THE TASK
In the listing below, locate the lines bearing the word "imported". Copy every one of them.

------ GIVEN MATERIAL ------

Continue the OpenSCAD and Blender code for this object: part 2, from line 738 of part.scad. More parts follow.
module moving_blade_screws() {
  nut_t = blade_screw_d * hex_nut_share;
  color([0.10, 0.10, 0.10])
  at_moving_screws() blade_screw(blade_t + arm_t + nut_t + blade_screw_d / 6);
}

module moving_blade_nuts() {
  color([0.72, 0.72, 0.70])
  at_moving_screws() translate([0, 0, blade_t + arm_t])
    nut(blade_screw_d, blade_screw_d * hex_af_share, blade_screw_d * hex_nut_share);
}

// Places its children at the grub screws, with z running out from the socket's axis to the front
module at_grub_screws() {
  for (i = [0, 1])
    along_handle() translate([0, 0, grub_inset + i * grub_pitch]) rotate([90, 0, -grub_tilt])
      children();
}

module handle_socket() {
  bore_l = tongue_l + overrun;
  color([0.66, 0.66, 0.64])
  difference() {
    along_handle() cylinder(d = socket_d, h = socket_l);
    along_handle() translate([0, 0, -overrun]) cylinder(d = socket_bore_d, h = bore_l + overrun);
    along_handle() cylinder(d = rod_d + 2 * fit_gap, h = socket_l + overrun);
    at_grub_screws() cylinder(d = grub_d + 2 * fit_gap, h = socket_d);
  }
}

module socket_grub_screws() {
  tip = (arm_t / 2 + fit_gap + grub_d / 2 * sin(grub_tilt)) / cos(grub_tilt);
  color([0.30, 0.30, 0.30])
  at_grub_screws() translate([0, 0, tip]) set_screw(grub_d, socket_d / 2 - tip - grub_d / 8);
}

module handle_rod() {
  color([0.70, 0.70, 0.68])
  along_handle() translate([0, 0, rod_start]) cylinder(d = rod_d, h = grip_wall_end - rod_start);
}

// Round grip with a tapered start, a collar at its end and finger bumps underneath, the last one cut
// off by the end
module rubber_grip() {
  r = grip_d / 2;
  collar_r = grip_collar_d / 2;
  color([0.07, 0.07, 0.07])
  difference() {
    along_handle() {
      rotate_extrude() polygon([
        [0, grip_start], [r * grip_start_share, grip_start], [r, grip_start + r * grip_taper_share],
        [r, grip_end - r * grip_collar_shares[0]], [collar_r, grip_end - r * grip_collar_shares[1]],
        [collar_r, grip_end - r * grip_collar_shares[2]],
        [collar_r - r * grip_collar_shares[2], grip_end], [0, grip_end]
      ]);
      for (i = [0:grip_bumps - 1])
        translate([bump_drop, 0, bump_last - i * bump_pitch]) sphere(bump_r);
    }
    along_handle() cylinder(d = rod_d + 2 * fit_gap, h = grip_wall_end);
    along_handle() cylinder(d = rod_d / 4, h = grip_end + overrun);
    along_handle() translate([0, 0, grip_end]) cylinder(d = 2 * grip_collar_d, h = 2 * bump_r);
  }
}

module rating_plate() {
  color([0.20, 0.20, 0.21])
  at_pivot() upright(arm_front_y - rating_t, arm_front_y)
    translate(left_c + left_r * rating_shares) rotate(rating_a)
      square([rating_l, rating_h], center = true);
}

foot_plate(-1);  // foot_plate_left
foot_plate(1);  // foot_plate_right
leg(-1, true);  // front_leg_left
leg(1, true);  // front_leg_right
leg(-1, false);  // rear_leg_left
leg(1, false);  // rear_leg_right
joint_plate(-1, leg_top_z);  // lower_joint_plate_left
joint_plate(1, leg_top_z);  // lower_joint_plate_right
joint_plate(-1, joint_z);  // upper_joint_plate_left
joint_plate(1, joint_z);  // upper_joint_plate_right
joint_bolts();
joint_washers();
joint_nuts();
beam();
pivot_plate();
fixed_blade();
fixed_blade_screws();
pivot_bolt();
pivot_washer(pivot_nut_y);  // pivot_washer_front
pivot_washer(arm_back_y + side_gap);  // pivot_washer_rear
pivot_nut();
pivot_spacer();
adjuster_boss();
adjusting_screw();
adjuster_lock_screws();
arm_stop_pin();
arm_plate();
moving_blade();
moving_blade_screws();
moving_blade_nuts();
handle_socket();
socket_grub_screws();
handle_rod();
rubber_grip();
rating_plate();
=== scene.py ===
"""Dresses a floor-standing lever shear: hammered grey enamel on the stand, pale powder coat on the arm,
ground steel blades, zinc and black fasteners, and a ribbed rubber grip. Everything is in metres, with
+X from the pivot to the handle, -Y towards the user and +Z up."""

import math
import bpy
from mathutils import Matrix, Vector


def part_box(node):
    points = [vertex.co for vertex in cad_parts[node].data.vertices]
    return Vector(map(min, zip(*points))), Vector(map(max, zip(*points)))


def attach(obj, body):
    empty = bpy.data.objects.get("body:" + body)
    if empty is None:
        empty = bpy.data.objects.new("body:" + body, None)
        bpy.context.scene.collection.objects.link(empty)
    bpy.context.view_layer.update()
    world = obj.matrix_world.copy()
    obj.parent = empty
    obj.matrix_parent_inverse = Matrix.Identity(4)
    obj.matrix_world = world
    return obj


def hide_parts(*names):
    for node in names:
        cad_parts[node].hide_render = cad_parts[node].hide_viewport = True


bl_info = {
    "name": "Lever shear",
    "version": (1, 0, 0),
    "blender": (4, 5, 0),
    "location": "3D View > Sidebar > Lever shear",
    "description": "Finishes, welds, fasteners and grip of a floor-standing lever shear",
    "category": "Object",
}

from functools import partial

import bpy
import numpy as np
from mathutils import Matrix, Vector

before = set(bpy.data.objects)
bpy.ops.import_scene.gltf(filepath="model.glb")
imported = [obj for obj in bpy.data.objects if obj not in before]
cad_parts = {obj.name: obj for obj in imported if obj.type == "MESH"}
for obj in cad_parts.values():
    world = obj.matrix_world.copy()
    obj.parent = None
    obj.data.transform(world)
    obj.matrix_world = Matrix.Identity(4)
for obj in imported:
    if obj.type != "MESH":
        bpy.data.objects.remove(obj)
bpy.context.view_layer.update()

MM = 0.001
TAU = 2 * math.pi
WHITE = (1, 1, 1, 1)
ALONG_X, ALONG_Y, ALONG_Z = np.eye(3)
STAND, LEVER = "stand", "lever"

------

EXERCISE OUTPUT
imported = [obj for obj in bpy.data.objects if obj not in before]
cad_parts = {obj.name: obj for obj in imported if obj.type == "MESH"}
for obj in imported:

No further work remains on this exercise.